▶ TASK INSTRUCTIONS: Of the lines in the entries below, state how many hold the word "Write". Say nothing else.
┏━━
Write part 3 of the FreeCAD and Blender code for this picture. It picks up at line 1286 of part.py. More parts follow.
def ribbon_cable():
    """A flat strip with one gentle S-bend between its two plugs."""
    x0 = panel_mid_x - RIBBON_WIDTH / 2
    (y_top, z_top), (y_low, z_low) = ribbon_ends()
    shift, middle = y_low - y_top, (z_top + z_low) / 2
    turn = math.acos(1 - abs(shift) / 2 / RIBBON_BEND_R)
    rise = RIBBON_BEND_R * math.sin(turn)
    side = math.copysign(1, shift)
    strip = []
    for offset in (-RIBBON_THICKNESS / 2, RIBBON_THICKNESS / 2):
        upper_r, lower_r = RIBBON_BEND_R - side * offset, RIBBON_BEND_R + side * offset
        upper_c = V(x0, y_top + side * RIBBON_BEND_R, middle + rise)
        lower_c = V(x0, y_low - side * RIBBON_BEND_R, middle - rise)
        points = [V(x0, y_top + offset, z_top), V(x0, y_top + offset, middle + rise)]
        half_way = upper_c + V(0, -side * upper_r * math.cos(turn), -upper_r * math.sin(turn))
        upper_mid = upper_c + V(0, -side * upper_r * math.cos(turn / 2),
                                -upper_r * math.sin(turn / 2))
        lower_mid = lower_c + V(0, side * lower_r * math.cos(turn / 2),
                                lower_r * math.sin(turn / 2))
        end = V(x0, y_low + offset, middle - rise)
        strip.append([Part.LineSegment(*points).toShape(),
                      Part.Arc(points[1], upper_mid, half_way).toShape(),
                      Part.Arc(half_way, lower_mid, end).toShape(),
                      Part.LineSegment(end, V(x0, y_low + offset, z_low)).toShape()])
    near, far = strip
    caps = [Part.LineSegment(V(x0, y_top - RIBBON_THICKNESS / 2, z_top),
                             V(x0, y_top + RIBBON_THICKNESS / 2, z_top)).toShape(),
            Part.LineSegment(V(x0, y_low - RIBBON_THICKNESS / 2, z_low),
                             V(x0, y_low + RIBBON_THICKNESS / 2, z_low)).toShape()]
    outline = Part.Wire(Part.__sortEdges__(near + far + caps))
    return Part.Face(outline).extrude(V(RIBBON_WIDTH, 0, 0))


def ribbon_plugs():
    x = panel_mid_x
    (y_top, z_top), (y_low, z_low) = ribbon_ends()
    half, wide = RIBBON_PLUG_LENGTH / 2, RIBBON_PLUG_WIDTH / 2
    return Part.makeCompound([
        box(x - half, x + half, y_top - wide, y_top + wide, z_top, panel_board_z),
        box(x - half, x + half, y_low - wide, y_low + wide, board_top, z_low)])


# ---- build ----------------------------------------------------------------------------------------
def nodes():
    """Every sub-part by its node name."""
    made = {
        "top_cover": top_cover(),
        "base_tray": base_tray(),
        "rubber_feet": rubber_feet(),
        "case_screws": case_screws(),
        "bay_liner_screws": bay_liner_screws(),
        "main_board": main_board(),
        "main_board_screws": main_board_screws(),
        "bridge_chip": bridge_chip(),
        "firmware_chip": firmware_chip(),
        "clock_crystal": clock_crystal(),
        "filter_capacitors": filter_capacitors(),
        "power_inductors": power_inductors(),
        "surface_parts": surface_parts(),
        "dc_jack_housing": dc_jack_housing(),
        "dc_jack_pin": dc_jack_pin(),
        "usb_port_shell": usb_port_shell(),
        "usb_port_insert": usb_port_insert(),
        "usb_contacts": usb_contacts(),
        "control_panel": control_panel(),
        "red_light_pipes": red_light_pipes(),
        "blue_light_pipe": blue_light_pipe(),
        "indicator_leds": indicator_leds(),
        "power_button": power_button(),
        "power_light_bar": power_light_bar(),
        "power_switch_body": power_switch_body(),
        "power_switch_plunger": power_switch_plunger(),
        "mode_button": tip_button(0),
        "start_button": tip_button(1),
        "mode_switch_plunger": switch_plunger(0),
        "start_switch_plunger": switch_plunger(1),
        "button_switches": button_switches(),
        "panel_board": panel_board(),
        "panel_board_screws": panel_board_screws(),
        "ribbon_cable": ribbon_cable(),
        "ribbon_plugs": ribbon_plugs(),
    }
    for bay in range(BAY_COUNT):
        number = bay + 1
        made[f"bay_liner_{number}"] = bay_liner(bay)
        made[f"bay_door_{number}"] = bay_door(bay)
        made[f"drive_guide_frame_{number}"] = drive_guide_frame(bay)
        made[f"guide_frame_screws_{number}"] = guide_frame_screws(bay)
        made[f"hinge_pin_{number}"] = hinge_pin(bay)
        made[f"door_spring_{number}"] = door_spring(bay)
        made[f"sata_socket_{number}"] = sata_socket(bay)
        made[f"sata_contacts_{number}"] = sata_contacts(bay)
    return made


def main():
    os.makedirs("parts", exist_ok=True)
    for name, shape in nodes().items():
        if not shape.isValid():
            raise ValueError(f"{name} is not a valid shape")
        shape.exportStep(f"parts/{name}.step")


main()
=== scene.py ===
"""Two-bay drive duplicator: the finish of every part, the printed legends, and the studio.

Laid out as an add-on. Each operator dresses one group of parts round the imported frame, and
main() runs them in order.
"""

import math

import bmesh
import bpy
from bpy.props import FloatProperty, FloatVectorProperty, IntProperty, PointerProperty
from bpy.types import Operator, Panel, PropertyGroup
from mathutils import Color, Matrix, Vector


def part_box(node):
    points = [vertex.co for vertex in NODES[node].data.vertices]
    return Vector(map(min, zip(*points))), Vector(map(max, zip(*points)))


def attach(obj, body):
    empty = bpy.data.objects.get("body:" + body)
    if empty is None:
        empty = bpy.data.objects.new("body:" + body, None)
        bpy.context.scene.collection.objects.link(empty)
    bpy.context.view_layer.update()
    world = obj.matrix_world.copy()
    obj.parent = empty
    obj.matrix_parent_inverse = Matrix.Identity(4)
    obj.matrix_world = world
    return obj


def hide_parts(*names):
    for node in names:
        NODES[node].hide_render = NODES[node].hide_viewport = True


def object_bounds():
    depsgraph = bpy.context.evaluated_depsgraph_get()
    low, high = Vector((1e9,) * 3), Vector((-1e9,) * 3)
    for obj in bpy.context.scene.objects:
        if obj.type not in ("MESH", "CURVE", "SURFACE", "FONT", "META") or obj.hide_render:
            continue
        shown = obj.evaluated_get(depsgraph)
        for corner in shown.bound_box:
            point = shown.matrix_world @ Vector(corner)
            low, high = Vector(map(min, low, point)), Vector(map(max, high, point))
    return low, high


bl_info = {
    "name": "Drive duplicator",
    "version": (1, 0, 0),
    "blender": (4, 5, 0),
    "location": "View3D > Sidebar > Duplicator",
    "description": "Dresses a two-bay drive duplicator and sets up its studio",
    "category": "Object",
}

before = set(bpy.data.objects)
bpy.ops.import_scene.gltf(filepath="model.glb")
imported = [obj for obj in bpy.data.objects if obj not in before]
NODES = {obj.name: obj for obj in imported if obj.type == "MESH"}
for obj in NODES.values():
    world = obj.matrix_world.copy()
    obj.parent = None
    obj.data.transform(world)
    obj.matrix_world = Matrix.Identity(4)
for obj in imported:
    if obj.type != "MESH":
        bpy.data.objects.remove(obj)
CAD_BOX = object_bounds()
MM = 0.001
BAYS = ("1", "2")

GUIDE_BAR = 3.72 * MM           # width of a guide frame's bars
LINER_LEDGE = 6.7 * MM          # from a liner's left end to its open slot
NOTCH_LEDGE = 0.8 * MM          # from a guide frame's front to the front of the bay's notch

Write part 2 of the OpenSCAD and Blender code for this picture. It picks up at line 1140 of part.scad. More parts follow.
┗━━
▶ ANSWER FOR THE TASK: 2